▶ _PROVIDED MATERIAL_
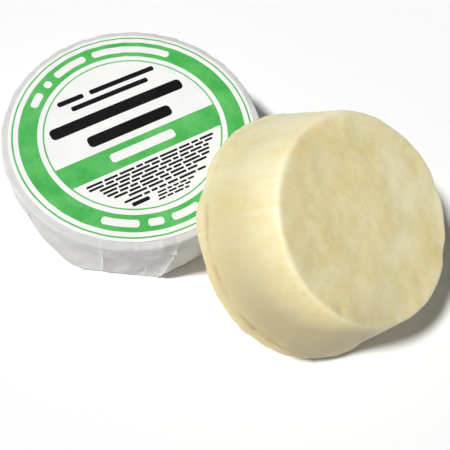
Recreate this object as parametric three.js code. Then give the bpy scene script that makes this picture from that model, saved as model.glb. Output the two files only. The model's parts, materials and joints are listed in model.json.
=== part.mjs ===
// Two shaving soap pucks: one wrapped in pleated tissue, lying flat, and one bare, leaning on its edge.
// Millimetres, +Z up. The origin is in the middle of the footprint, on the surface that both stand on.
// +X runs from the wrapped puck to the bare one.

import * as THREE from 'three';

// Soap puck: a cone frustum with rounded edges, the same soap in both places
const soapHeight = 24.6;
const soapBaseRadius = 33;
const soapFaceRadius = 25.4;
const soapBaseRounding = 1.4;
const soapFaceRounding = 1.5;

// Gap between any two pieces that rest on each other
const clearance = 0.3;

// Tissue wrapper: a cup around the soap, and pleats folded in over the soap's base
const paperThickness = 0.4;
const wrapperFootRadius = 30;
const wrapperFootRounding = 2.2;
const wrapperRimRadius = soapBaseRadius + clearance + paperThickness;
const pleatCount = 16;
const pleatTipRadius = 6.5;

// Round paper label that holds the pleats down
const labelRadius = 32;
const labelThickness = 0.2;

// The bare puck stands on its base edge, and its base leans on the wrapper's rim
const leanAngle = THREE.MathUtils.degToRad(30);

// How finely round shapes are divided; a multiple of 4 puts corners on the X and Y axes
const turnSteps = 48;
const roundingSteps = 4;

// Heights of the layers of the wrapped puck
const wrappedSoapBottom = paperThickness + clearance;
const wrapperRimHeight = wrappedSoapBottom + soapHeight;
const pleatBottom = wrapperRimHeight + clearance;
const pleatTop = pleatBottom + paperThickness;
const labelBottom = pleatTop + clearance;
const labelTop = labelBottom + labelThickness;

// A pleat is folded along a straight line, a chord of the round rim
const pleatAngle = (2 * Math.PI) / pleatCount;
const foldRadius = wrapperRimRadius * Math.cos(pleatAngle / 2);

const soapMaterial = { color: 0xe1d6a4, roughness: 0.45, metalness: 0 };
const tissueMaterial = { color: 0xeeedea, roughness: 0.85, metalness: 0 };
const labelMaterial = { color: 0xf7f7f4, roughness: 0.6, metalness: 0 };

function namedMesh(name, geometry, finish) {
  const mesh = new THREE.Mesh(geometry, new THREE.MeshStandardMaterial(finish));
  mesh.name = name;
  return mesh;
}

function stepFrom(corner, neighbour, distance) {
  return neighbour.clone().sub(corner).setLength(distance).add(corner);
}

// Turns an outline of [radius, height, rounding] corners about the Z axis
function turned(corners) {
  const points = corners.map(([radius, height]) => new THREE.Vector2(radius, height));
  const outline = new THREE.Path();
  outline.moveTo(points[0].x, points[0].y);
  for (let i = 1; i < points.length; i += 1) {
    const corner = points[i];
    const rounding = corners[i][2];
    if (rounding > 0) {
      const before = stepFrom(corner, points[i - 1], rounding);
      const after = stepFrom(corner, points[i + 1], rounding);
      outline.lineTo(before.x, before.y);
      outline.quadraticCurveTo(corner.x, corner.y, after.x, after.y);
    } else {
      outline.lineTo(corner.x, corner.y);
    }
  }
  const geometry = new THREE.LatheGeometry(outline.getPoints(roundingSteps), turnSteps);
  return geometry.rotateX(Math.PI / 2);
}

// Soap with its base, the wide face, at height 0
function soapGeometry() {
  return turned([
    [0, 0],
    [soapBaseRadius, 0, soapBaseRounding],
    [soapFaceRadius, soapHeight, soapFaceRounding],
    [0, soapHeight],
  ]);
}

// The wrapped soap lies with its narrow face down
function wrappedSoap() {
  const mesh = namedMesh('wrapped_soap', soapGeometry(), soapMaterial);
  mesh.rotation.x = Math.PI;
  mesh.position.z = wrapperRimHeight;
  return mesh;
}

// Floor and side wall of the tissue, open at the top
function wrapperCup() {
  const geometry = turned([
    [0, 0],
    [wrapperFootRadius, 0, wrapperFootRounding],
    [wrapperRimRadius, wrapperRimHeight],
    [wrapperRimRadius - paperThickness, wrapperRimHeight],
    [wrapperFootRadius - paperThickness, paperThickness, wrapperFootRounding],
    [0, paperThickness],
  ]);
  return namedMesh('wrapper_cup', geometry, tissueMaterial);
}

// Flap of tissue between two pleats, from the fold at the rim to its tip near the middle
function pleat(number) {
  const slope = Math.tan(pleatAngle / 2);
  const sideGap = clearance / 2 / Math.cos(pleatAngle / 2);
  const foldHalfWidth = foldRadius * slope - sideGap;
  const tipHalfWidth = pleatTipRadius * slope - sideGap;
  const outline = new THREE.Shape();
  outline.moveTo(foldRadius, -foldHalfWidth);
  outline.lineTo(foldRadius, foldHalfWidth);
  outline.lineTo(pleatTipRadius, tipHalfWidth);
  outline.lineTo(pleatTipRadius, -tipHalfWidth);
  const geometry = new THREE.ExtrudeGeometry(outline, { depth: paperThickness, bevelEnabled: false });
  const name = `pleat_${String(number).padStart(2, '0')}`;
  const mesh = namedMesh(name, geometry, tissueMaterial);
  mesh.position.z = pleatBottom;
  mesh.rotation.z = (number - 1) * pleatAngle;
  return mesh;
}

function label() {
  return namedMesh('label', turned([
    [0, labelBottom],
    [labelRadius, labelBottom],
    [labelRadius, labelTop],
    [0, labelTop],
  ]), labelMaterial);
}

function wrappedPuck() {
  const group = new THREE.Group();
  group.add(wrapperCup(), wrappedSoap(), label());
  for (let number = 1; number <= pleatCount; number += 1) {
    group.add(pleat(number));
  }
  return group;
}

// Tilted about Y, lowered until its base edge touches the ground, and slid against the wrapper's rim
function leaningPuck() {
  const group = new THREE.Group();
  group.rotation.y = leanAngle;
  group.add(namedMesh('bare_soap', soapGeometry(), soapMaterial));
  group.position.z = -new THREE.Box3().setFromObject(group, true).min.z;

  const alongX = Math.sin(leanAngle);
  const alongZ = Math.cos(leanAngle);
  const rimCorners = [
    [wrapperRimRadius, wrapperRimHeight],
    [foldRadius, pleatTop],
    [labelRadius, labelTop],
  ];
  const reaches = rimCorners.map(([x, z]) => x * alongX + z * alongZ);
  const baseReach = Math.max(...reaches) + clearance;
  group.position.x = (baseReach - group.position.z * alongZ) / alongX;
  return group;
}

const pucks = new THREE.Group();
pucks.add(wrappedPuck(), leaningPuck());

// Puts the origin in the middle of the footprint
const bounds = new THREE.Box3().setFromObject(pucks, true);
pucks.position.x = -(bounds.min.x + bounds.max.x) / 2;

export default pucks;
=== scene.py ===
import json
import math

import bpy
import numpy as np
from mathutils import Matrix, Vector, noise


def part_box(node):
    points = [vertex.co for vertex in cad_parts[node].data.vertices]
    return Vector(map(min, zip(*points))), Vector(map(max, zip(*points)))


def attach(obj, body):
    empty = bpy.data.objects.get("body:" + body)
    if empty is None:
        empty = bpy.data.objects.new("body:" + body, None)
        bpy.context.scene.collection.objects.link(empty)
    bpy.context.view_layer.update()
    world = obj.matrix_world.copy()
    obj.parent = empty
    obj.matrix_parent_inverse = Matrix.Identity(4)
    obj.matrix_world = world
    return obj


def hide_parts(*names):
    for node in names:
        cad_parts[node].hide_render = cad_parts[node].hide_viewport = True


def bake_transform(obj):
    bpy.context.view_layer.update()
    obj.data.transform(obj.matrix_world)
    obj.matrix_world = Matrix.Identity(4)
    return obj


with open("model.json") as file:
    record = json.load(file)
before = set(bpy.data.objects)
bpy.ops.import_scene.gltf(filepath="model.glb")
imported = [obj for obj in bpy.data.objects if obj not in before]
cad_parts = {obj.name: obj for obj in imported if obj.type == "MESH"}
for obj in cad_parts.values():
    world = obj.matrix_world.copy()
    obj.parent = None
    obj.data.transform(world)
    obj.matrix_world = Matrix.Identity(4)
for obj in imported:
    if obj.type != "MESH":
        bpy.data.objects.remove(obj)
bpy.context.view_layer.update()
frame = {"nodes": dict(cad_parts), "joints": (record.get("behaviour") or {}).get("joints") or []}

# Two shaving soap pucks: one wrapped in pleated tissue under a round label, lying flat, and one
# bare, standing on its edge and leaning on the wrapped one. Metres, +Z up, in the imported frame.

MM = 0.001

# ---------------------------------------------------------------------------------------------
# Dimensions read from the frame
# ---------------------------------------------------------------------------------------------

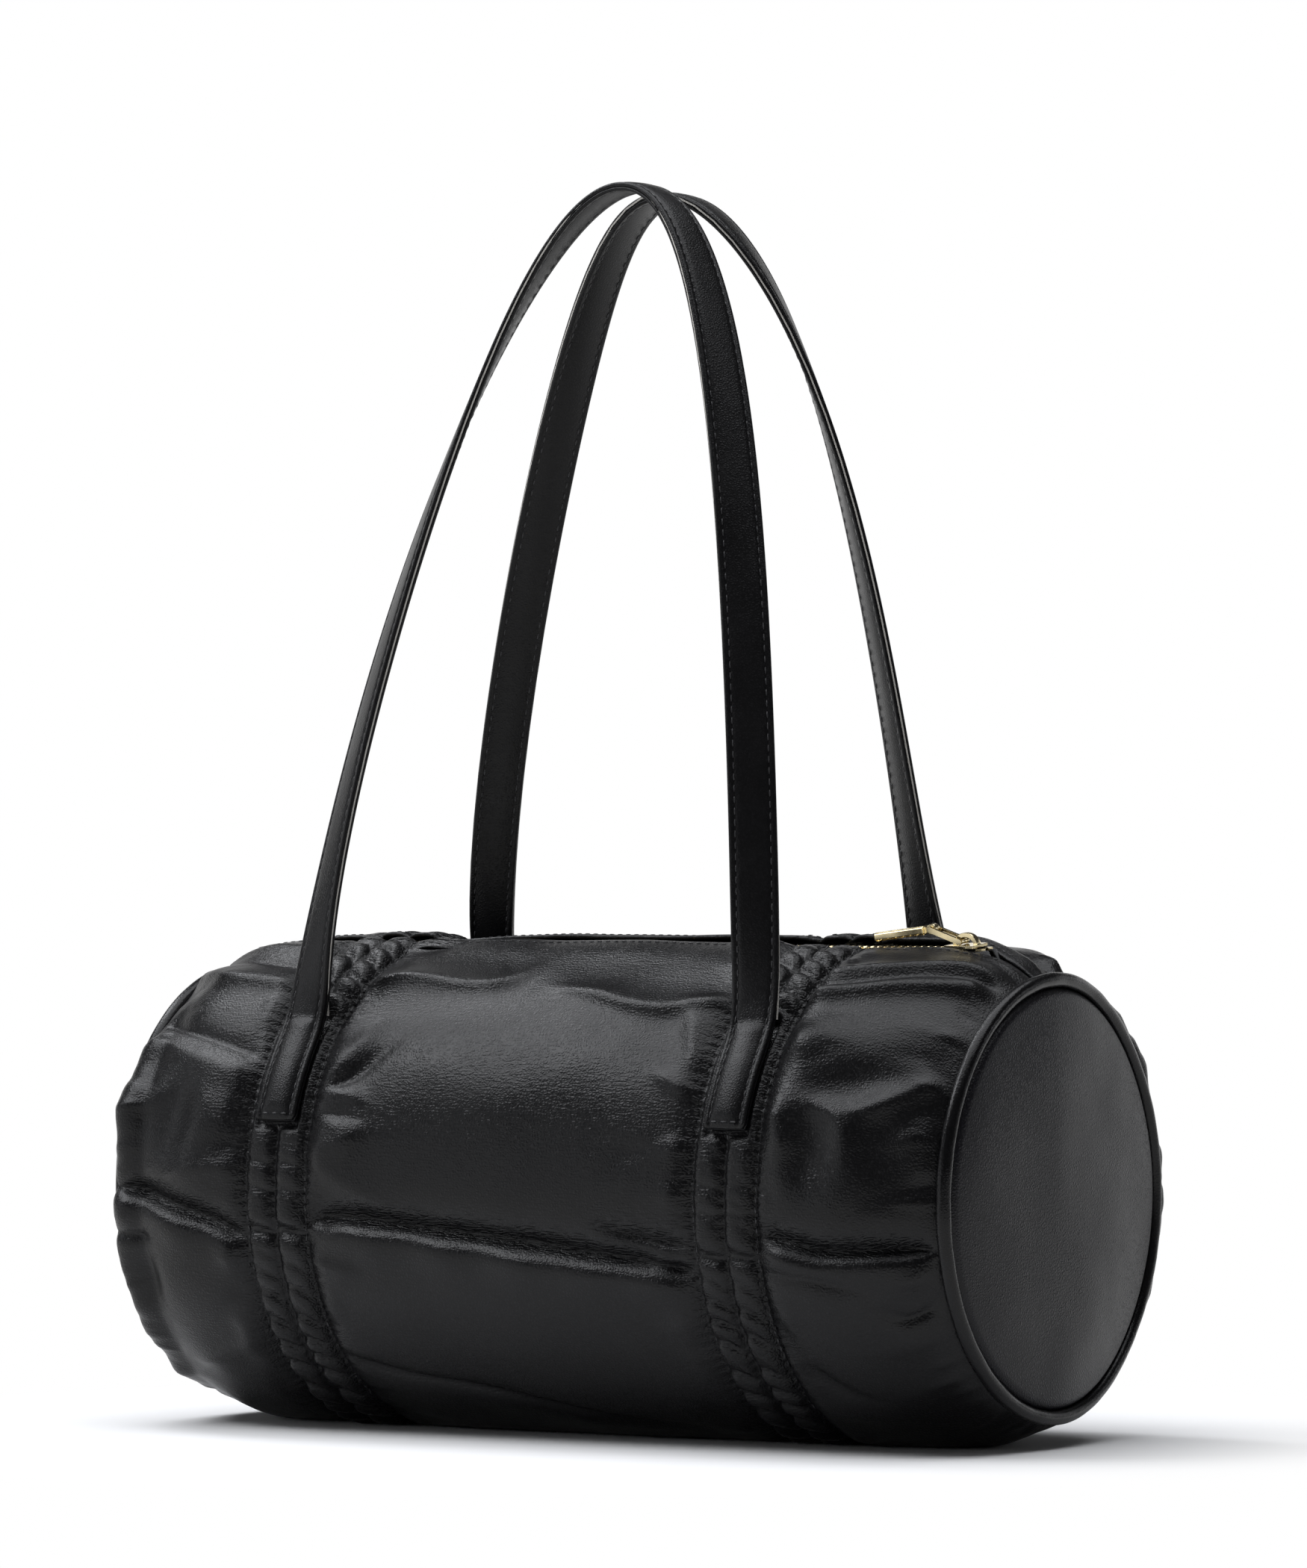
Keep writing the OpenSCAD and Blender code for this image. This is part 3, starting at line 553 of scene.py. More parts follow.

▶ _SHORT PROBLEM_
Above are the lines; repeat exactly the ones from the line containing "bpy.context.scene.collection.objects.link(empty)" down to the line containing "before = set(bpy.data.objects)", both inclusive.

▶ _CORRECT ANSWER_
        bpy.context.scene.collection.objects.link(empty)
    bpy.context.view_layer.update()
    world = obj.matrix_world.copy()
    obj.parent = empty
    obj.matrix_parent_inverse = Matrix.Identity(4)
    obj.matrix_world = world
    return obj


def hide_parts(*names):
    for node in names:
        cad_parts[node].hide_render = cad_parts[node].hide_viewport = True


def bake_transform(obj):
    bpy.context.view_layer.update()
    obj.data.transform(obj.matrix_world)
    obj.matrix_world = Matrix.Identity(4)
    return obj


with open("model.json") as file:
    record = json.load(file)
before = set(bpy.data.objects)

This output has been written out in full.